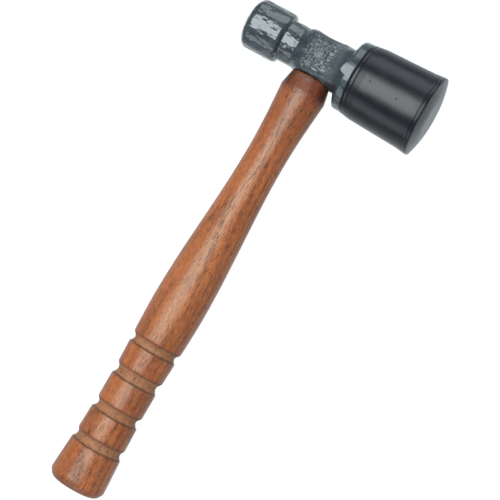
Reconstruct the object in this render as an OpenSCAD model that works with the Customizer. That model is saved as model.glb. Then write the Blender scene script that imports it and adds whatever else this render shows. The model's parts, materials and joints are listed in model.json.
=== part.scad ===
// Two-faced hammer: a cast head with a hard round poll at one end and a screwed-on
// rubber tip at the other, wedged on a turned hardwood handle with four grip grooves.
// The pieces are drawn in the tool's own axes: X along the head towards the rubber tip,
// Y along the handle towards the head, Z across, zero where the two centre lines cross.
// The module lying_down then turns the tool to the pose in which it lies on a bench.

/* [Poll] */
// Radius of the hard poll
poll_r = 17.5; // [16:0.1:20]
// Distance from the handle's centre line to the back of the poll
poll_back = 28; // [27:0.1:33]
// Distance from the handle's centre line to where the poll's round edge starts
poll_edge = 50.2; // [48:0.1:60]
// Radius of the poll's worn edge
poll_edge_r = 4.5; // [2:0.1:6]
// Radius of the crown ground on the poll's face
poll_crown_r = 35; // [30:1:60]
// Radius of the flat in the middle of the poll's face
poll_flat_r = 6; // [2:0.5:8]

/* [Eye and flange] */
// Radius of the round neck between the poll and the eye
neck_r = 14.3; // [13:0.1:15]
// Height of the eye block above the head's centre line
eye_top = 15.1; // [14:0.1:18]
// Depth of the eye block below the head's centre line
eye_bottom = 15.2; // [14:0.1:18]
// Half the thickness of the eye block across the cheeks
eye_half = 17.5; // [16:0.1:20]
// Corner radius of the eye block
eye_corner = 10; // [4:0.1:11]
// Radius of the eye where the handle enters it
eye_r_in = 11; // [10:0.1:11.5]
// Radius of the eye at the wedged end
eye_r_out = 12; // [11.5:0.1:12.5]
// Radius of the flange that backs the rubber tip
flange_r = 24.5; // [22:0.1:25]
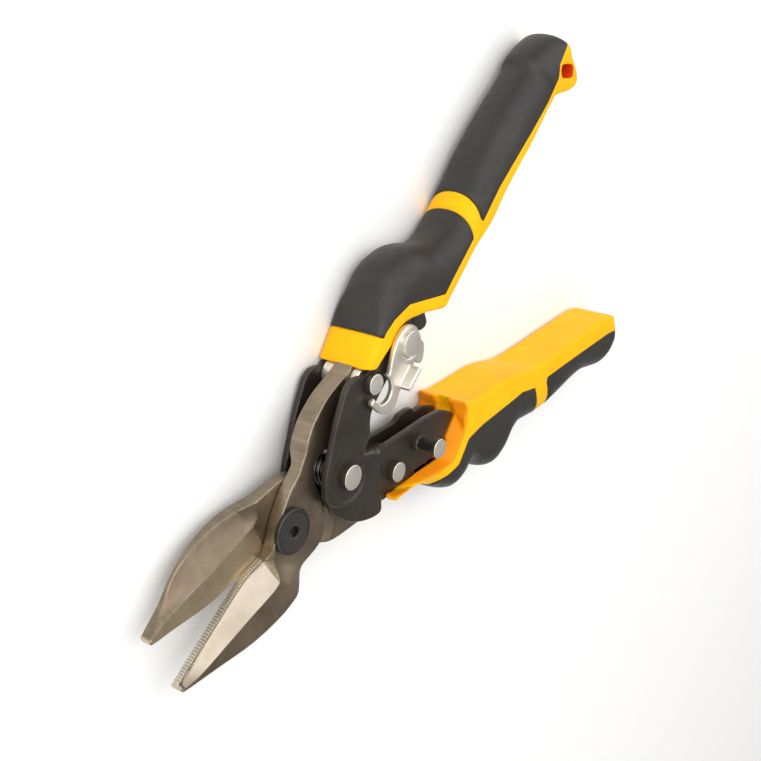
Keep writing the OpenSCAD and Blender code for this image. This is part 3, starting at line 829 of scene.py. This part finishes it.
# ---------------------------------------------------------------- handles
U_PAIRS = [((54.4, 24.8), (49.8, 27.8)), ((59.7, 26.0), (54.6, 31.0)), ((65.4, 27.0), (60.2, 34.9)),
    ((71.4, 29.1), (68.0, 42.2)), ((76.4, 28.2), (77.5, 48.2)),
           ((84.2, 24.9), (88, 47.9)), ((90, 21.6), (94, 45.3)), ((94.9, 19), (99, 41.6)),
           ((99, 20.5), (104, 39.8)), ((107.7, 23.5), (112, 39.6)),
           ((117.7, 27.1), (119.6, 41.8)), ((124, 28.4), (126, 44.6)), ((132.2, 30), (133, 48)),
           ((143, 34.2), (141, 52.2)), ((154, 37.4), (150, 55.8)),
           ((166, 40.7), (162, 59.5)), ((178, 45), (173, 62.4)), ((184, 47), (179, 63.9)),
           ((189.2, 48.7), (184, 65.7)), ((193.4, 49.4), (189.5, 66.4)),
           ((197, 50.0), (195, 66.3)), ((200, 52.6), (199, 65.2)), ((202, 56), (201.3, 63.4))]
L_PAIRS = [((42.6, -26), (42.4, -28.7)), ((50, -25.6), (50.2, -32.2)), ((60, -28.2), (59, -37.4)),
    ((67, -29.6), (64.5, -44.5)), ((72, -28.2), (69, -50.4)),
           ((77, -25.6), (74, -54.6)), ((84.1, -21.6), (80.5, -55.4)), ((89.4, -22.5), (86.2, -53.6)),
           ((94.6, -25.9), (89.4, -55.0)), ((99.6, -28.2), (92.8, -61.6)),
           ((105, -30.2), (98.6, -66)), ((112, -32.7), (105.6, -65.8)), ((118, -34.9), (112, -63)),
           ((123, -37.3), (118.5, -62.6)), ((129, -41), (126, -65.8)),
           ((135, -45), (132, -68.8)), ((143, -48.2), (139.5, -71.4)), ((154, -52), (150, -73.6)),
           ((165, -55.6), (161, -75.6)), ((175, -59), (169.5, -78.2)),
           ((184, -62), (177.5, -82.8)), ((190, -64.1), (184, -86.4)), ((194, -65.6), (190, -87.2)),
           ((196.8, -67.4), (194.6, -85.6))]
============
▶ **Problem to solve**
Copy out the listing above, line by line and exactly, from its first line to the line holding "on a bench.", inclusive.

▶ **Full answer**
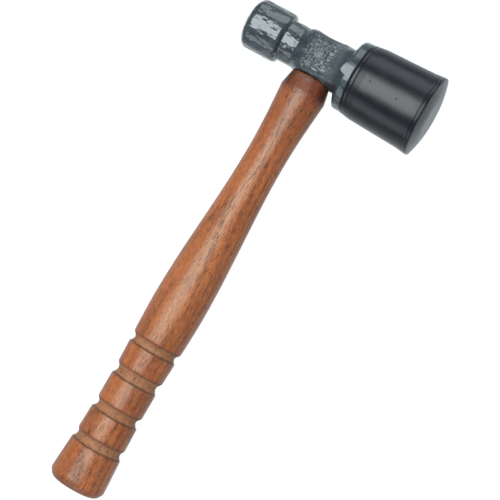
Reconstruct the object in this render as an OpenSCAD model that works with the Customizer. That model is saved as model.glb. Then write the Blender scene script that imports it and adds whatever else this render shows. The model's parts, materials and joints are listed in model.json.
=== part.scad ===
// Two-faced hammer: a cast head with a hard round poll at one end and a screwed-on
// rubber tip at the other, wedged on a turned hardwood handle with four grip grooves.
// The pieces are drawn in the tool's own axes: X along the head towards the rubber tip,
// Y along the handle towards the head, Z across, zero where the two centre lines cross.
// The module lying_down then turns the tool to the pose in which it lies on a bench.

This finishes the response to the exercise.